The trip that Kate and Laura Nicholson set in motion eventually ended in Monterey, CA, at the Monterey Bay Aquarium. There, they discussed the benefits and drawbacks of desalination systems - a solution often proposed as the perfect fix for California’s water worries. The aquarium operates its own desalination system, but incidentally only uses the water it produces for toilet flushing and other low-priority functions. The regulations on producing water for wider use make it unattractive to extend the small operation’s scope. Additionally, the group was also taught that desalination projects increase salinity in their immediate vicinity, putting local ecosystems at risk - this is the main reason why widespread use of reverse osmosis technology could be infeasible.
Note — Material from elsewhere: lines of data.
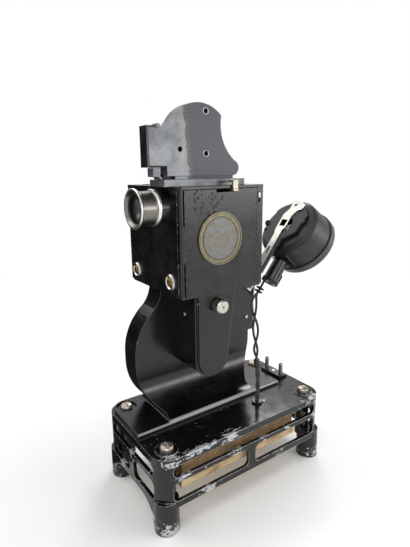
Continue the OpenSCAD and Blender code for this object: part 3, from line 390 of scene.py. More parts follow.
@dataclass(frozen=True)
class HandledSheet(Finish):
    """Thin sheet that years of handling have worn: the rear keeps its dull dark japan, and
    forward of a ragged brown seam the paint has thinned to a grey polish with fine pits.
    Its edges are painted light grey, partly wear and partly painted highlight."""

    name: str = "worn japan on thin sheet"
    japan: str = "#424348"
    shade: str = "#515356"
    thinned: str = "#727477"
    seam: str = "#43352c"
    # edge coat: partly wear, partly painted highlight
    edge_wear_and_highlight: str = "#9a9ca0"
    seam_y: float = -36.0
    seam_lean: float = 0.09
    lean_from_z: float = 270.0

    def mix(self, b: Bench) -> None:
        """Mixes the two halves of the cheek, the pits and the ragged seam between them.

        Args:
            b: The empty bench to mix it on.
        """
        t = b.tree
        edge, eased = b.edges(0.45)
        axes = add(t, "SeparateXYZ", b.place).node.outputs
        ragged = add(t, "TexNoise", Vector=b.place, Scale=1 / 6.0, Detail=8.0, Roughness=0.72)
        upright = -self.seam_lean * self.lean_from_z
        lean = add(t, "Math.MULTIPLY_ADD", axes["Z"], self.seam_lean, upright)
        shift = add(t, "Math.MULTIPLY_ADD", ragged, 6.0, lean)
        line = add(t, "Math.ADD", axes["Y"], shift)
        rear = add(t, "MapRange", line, self.seam_y - 1.2, self.seam_y + 4.2,
                   interpolation_type="SMOOTHSTEP")
        off = add(t, "Math.ADD", line, -self.seam_y - 1.0)
        near = add(t, "Math.ABSOLUTE", off)
        grit = add(t, "TexNoise", Vector=b.place, Scale=1 / 1.3, Detail=6.0, Roughness=0.75)
        brown = add(t, "MapRange", near, 3.4, 0.4, 0.0, 0.2)
        stain = add(t, "Math.ADD", brown, grit)
        stained = add(t, "MapRange", stain, 0.62, 0.72)
        cloud = add(t, "TexNoise", Vector=b.place, Scale=1 / 13.0, Detail=3.0, Roughness=0.5)
        soft = add(t, "MapRange", cloud, 0.36, 0.6)
        pits = add(t, "MapRange", grit, 0.47, 0.33, 0.0, 0.75)
        rough = add(t, "Mix", rear, 0.32, 0.44, data_type="FLOAT")
        metal = add(t, "Mix", rear, 0.4, 0.1, data_type="FLOAT")
        # The light edge coat is partly wear and partly painted highlight.
        colour = b.coats(self.shade, (soft, self.thinned), (pits, self.japan), (rear, self.japan),
                         (stained, self.seam), (edge, self.edge_wear_and_highlight))
        b.cover(colour, (grit, 0.25, 0.04), eased, Roughness=rough, Metallic=metal)


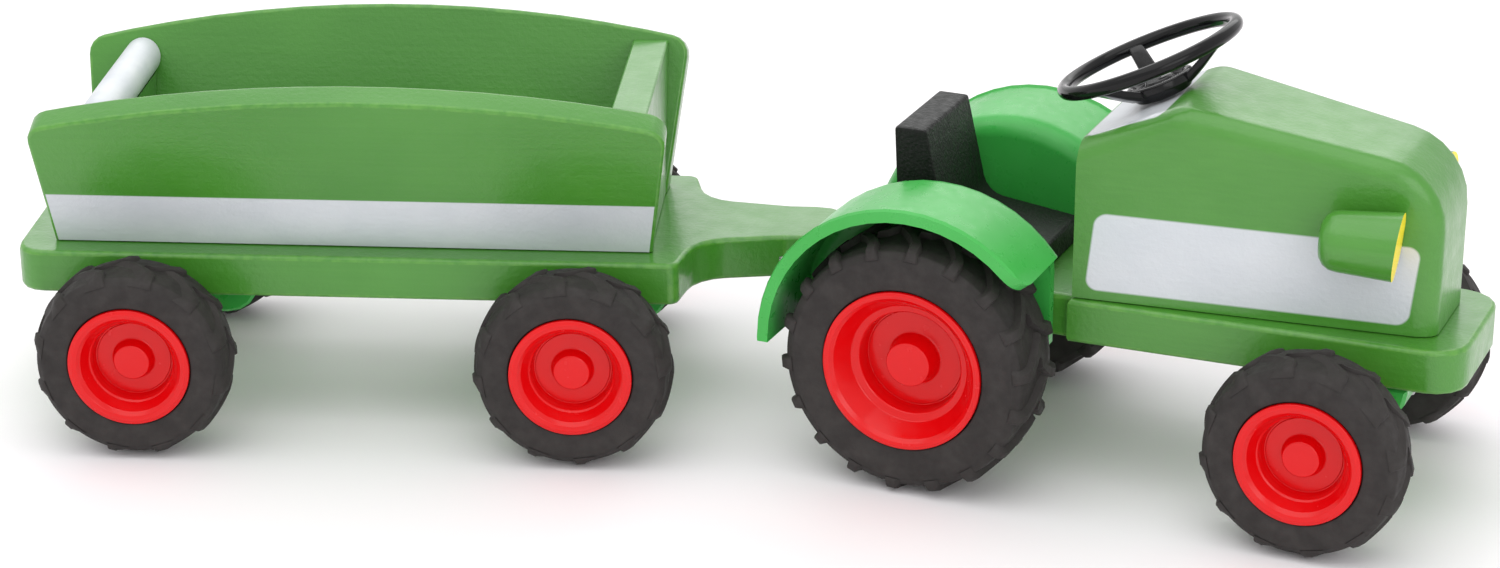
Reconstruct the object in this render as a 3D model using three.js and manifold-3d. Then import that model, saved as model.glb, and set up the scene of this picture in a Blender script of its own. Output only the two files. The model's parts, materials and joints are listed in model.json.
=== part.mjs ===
// Wooden toy tractor with a yoked farm trailer, built as separate pieces.
// Millimetres, +Z up, +X is the tractor's forward direction, +Y its left side.
// The hitch pin stands at the origin of the working frame; the whole toy is moved at the
// end so that the origin lies under the middle of its bounding box, on the floor.

import * as THREE from 'three';
import { mergeVertices } from 'three/addons/utils/BufferGeometryUtils.js';
import Module from 'manifold-3d';

const wasm = await Module();
wasm.setup();

// ---------------------------------------------------------------- driving dimensions
const GAP = 0.3;                     // glue or running gap between neighbouring pieces
const BOARD_TOP = 45.3;              // upper face of both floor boards
const BOARD_THICKNESS = 11;
const BOARD_BOTTOM = BOARD_TOP - BOARD_THICKNESS;
const EDGE = 1.2;                    // worn rounding of the wooden edges

const SMALL_WHEEL = { radius: 24.5, axleHeight: 23.5, width: 17, lip: 15, disc: 9.2, dish: 6.75, boss: 4.4,
  bossBase: 5, bossTop: 3.6 };
const BIG_WHEEL = { radius: 32.1, axleHeight: 31.1, width: 23.5, lip: 20, disc: 12, dish: 9.95, boss: 5.5,
  bossBase: 6.3, bossTop: 4.75 };
const AXLE_RADIUS = 2;

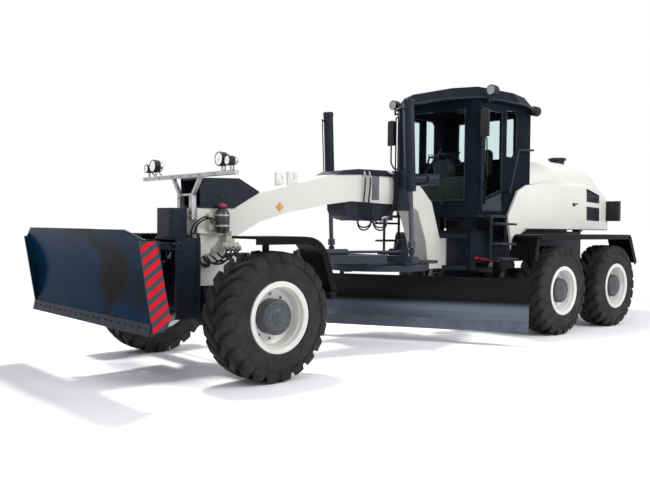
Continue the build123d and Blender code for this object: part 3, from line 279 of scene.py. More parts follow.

Ultimately, what started as a second thought and last-minute scramble evolved into an experience that taught its participants the value of conservation and sustainability. The Nicholsons, through perseverance and no small dose of optimism, managed to turn half of California into their classroom. The group learned from advocates and experts, and gained the tools to help build a better world, one that protects and respects our natural gifts - especially water. At the time this article is published California’s largest reservoir will have reached 86% capacity, and although the current drought may be easing, it’s critical that we not discard the lessons it has taught us about our relationship with “our world’s greatest resource.”